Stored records
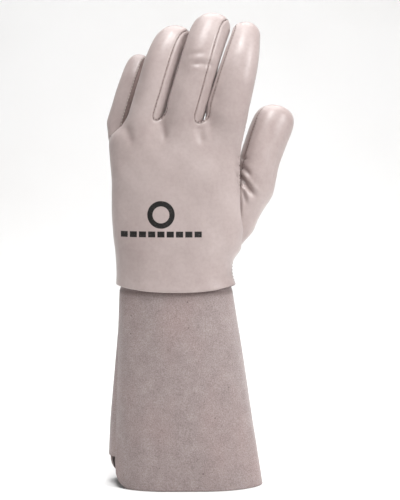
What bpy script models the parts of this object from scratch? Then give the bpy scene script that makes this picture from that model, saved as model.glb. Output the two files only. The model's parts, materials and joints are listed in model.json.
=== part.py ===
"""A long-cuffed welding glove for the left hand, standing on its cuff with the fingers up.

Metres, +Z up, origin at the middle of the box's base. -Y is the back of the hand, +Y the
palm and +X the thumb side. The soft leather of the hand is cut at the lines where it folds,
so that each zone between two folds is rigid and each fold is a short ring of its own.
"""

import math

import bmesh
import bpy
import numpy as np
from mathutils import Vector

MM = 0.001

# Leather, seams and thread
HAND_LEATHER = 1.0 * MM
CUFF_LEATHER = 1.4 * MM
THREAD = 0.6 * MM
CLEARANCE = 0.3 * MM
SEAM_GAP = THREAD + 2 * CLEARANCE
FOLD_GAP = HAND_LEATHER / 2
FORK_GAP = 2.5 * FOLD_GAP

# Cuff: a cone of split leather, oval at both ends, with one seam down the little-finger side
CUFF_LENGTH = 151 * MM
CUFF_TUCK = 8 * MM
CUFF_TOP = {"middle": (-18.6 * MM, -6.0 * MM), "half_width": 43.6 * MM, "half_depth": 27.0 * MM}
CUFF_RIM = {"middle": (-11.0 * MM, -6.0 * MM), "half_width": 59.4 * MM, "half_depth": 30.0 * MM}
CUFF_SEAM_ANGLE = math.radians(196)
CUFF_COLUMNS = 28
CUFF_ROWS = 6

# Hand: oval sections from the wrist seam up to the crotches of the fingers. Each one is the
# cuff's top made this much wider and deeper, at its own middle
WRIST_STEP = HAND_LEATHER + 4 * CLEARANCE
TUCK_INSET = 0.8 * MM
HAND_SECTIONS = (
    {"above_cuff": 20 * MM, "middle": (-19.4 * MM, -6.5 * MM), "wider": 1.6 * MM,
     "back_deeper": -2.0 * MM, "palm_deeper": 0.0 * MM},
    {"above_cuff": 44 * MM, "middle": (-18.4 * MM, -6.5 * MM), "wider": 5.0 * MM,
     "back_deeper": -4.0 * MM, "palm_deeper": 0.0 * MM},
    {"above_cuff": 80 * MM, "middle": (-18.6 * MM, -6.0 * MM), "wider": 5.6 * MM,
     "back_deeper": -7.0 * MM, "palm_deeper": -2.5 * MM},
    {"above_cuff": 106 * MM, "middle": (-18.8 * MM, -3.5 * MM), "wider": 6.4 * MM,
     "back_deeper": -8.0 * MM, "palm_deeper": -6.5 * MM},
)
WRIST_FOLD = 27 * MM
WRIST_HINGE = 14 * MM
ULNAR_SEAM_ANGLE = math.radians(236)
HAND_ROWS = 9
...
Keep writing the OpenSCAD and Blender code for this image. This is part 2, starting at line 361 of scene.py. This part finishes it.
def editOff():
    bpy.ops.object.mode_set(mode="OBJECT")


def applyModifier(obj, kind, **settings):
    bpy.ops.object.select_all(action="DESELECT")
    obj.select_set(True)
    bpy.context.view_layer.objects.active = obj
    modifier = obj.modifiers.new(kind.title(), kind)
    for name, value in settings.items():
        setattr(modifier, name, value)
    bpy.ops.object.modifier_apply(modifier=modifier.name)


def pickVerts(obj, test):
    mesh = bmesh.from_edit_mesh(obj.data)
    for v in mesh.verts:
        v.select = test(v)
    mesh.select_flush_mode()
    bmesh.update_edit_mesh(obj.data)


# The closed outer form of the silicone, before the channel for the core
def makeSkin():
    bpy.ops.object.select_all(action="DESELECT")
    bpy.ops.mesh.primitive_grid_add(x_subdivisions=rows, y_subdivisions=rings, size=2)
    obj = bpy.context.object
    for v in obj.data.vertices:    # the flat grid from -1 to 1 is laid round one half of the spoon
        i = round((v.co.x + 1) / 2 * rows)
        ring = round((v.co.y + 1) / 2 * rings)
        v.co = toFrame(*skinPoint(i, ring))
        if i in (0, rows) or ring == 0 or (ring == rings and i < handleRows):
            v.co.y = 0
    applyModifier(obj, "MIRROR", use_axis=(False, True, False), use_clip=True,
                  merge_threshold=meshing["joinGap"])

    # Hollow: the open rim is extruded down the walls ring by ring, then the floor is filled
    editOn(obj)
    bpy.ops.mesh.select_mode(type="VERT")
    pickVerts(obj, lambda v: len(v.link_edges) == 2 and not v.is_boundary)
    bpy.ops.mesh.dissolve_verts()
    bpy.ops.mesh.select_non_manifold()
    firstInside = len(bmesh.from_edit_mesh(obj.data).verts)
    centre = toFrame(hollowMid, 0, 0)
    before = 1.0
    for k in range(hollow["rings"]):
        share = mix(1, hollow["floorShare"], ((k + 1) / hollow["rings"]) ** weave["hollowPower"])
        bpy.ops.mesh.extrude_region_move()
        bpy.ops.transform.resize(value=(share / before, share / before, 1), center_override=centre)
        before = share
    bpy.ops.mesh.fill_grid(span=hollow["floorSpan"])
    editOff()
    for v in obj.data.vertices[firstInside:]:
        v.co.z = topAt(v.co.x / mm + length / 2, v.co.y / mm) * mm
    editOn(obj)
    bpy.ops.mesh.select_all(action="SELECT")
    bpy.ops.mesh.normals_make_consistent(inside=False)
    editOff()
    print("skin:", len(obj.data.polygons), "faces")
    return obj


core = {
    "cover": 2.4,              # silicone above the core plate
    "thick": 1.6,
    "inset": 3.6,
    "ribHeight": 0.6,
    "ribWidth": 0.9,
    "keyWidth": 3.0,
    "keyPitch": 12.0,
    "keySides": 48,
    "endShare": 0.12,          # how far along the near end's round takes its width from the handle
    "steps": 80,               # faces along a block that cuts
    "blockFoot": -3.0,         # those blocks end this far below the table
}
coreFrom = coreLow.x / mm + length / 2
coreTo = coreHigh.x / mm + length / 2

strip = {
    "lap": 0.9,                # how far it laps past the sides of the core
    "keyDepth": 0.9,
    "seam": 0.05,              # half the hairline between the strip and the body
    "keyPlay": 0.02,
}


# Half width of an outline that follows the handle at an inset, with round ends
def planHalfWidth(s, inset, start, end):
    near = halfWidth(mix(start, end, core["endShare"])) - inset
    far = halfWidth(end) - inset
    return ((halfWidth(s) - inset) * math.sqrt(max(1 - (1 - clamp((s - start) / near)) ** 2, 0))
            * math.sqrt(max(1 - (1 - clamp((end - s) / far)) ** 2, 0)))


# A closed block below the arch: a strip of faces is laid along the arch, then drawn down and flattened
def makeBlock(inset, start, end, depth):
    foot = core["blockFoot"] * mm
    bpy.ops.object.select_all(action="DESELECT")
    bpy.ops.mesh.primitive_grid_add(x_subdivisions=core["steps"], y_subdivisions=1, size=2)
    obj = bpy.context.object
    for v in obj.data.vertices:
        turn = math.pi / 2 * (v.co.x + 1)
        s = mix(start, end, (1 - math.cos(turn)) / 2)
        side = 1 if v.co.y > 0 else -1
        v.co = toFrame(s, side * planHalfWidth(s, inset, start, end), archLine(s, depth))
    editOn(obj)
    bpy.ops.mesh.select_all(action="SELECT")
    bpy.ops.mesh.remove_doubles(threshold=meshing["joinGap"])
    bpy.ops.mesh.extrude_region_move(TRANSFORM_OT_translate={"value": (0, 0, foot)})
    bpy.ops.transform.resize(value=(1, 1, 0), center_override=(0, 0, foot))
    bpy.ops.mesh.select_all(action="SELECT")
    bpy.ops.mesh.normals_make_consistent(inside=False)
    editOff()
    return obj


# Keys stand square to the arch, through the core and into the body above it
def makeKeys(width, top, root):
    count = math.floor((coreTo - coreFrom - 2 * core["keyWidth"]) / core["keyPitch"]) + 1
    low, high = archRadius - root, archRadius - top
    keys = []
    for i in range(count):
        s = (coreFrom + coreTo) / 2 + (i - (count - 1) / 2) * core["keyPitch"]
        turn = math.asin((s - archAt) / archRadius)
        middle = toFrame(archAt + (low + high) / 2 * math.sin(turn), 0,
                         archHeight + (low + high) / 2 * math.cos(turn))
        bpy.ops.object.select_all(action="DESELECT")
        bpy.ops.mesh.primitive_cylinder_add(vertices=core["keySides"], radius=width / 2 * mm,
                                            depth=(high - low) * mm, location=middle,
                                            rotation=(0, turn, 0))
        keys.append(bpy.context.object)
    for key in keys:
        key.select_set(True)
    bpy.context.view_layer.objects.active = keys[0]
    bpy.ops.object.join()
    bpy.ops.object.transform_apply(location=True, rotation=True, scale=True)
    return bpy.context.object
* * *
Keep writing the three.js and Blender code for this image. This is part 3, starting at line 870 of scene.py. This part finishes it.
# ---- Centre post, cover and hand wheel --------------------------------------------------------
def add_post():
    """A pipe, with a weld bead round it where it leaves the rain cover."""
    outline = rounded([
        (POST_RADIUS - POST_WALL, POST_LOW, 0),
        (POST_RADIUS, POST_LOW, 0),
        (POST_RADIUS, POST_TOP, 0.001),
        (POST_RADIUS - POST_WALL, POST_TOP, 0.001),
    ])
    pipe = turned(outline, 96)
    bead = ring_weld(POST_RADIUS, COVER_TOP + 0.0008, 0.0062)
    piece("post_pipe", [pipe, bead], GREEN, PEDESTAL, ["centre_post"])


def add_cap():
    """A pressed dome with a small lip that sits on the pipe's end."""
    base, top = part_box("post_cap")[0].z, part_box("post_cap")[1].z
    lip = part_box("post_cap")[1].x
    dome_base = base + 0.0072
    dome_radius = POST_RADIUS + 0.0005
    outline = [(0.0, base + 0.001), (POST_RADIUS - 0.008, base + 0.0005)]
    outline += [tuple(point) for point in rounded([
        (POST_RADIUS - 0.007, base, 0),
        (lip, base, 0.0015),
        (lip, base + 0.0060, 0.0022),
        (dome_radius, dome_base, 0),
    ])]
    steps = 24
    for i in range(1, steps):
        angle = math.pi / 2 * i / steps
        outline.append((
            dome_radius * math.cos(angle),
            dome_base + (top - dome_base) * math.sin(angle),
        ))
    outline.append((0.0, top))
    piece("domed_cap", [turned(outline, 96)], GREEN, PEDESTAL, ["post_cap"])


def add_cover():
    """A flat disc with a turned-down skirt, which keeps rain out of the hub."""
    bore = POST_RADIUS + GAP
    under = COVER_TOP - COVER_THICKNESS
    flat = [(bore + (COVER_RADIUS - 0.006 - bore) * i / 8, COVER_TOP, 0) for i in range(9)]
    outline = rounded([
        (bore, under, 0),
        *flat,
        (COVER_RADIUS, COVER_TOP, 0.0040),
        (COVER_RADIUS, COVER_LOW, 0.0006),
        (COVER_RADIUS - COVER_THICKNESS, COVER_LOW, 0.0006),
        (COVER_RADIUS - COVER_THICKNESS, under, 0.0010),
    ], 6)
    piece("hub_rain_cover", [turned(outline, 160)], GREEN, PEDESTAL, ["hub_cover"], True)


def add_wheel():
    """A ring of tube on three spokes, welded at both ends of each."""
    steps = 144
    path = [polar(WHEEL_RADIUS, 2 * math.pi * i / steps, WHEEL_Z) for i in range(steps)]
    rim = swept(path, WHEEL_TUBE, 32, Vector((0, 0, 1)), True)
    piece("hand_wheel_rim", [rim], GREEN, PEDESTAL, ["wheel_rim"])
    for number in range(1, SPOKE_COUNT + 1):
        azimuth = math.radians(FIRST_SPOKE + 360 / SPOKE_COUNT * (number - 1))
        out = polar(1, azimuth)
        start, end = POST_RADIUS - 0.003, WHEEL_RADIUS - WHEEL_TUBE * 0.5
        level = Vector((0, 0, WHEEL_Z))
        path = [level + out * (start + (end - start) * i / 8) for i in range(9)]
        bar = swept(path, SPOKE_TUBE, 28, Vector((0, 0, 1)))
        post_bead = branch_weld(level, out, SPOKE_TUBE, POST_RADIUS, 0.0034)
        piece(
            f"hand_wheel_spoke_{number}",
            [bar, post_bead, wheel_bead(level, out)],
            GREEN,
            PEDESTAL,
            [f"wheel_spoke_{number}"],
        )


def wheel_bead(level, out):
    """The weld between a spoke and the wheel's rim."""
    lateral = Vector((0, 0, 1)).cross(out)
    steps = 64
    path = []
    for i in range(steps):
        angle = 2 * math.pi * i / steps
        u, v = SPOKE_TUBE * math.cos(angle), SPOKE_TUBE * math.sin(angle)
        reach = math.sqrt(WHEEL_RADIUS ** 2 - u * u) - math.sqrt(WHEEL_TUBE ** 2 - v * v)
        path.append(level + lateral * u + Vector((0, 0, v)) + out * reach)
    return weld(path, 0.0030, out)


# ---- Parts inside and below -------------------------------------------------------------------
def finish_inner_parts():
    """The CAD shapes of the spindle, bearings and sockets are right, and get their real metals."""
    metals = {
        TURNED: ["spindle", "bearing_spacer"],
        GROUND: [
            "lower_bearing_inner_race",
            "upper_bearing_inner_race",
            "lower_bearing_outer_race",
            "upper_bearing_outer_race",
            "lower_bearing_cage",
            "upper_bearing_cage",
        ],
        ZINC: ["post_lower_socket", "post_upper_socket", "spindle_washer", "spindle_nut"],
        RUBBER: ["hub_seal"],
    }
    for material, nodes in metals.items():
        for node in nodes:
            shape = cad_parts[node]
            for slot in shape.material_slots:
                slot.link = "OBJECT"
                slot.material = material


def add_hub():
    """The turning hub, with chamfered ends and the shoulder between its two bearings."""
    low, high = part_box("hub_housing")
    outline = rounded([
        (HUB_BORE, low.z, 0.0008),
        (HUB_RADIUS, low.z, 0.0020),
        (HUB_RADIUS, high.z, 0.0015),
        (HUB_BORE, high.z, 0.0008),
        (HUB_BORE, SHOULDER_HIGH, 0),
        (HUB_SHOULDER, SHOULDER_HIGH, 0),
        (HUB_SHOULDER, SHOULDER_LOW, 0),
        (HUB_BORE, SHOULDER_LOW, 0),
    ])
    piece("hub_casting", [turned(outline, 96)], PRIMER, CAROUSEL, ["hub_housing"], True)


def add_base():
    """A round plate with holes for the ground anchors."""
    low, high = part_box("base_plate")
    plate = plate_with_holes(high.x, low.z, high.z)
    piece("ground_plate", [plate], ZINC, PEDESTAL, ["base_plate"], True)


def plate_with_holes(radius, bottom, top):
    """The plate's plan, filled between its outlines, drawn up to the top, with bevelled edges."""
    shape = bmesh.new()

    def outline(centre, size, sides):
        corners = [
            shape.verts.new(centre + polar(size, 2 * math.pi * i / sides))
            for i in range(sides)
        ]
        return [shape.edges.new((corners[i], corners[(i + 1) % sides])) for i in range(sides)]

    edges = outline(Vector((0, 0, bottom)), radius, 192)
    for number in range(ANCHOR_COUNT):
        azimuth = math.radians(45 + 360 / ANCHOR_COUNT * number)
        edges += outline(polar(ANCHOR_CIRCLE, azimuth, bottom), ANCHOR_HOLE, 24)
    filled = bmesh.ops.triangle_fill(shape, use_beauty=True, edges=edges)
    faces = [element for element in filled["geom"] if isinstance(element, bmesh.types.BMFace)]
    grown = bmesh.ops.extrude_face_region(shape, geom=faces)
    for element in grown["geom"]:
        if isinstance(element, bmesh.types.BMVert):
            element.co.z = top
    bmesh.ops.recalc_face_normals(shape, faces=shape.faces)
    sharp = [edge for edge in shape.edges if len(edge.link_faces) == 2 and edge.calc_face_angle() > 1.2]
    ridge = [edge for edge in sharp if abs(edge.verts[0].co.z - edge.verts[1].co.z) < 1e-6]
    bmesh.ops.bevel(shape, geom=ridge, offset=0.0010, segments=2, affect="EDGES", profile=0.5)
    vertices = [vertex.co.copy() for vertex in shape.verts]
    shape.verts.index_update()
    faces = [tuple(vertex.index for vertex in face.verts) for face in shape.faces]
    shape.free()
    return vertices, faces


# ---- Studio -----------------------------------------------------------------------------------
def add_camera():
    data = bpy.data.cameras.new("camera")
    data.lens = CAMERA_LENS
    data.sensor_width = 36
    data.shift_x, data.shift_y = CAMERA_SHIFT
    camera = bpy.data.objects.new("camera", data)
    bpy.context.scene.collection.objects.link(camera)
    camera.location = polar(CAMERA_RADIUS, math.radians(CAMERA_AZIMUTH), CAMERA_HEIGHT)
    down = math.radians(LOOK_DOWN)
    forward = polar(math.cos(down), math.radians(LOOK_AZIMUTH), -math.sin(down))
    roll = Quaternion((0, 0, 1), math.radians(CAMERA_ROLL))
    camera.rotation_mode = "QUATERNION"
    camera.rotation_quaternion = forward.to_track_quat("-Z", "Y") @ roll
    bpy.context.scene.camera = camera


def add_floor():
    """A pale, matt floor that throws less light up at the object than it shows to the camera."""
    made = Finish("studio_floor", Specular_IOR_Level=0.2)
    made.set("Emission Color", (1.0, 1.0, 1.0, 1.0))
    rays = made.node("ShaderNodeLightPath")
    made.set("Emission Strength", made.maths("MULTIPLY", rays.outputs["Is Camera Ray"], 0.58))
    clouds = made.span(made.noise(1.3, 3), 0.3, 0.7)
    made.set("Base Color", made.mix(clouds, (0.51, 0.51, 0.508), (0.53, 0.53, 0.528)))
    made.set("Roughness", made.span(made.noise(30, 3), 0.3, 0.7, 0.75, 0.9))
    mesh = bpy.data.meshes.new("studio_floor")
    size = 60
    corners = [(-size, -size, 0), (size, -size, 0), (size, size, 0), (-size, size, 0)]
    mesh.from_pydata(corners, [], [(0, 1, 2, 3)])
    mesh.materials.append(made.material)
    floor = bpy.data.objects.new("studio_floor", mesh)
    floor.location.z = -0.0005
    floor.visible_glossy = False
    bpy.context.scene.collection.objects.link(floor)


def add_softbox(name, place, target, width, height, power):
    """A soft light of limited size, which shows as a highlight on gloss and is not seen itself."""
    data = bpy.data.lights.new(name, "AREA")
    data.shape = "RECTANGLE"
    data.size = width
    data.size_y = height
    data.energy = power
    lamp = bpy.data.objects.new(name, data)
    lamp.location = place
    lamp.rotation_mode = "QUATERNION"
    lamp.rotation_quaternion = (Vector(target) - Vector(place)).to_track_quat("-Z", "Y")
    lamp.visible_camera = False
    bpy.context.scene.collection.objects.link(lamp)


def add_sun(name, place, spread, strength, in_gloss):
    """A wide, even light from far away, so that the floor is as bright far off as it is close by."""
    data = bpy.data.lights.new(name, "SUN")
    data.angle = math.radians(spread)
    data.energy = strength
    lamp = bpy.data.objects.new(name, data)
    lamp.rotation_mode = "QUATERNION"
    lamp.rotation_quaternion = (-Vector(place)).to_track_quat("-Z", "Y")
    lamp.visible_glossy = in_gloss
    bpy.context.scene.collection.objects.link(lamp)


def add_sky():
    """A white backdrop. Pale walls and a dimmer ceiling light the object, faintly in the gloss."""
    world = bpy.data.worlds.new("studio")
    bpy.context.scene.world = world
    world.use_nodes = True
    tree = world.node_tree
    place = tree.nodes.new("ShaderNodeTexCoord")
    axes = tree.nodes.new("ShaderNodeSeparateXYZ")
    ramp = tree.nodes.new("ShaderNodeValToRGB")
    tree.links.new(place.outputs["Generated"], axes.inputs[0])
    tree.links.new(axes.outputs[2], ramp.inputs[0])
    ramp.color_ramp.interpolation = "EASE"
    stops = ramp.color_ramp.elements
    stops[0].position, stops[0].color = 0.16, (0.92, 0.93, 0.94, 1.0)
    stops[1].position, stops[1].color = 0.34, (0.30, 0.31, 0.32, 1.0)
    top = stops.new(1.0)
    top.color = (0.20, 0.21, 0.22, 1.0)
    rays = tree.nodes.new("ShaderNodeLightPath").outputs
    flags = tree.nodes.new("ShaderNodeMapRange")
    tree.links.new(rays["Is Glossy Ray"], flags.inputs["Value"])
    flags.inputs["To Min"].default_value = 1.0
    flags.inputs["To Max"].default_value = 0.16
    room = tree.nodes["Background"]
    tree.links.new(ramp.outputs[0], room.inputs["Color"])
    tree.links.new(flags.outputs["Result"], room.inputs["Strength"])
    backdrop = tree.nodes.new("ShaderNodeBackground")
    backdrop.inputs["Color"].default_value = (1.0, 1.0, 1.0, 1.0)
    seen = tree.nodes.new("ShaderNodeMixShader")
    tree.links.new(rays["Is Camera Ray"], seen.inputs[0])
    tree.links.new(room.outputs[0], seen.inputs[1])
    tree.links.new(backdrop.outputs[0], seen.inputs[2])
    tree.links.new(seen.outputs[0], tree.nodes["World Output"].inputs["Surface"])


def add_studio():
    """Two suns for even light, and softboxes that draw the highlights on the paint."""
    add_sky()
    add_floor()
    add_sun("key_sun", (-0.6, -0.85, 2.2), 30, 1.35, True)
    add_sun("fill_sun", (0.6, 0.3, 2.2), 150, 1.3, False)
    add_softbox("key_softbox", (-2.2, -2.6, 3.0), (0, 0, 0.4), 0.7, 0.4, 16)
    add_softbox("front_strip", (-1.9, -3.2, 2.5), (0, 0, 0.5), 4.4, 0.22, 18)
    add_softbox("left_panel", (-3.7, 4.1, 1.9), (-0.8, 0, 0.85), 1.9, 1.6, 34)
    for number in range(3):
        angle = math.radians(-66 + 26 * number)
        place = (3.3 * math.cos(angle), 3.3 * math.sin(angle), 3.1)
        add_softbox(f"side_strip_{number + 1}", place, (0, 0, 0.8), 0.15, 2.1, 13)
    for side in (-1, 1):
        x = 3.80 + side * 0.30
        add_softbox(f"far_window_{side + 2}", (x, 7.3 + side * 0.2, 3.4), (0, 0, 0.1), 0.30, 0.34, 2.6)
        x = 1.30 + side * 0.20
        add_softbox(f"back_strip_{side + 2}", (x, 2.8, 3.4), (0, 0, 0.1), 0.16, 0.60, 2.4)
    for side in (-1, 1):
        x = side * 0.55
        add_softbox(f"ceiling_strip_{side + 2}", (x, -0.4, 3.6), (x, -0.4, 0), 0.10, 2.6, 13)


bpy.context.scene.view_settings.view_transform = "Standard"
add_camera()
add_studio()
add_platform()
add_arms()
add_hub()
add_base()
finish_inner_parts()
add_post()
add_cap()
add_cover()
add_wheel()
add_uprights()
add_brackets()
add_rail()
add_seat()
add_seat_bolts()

■ WHAT TO PRODUCE:
Retype, word for word, every line from the line with "What bpy script" to the line with "the fingers up.", inclusive. Add nothing.

■ TASK RESULT:
What bpy script models the parts of this object from scratch? Then give the bpy scene script that makes this picture from that model, saved as model.glb. Output the two files only. The model's parts, materials and joints are listed in model.json.
=== part.py ===
"""A long-cuffed welding glove for the left hand, standing on its cuff with the fingers up.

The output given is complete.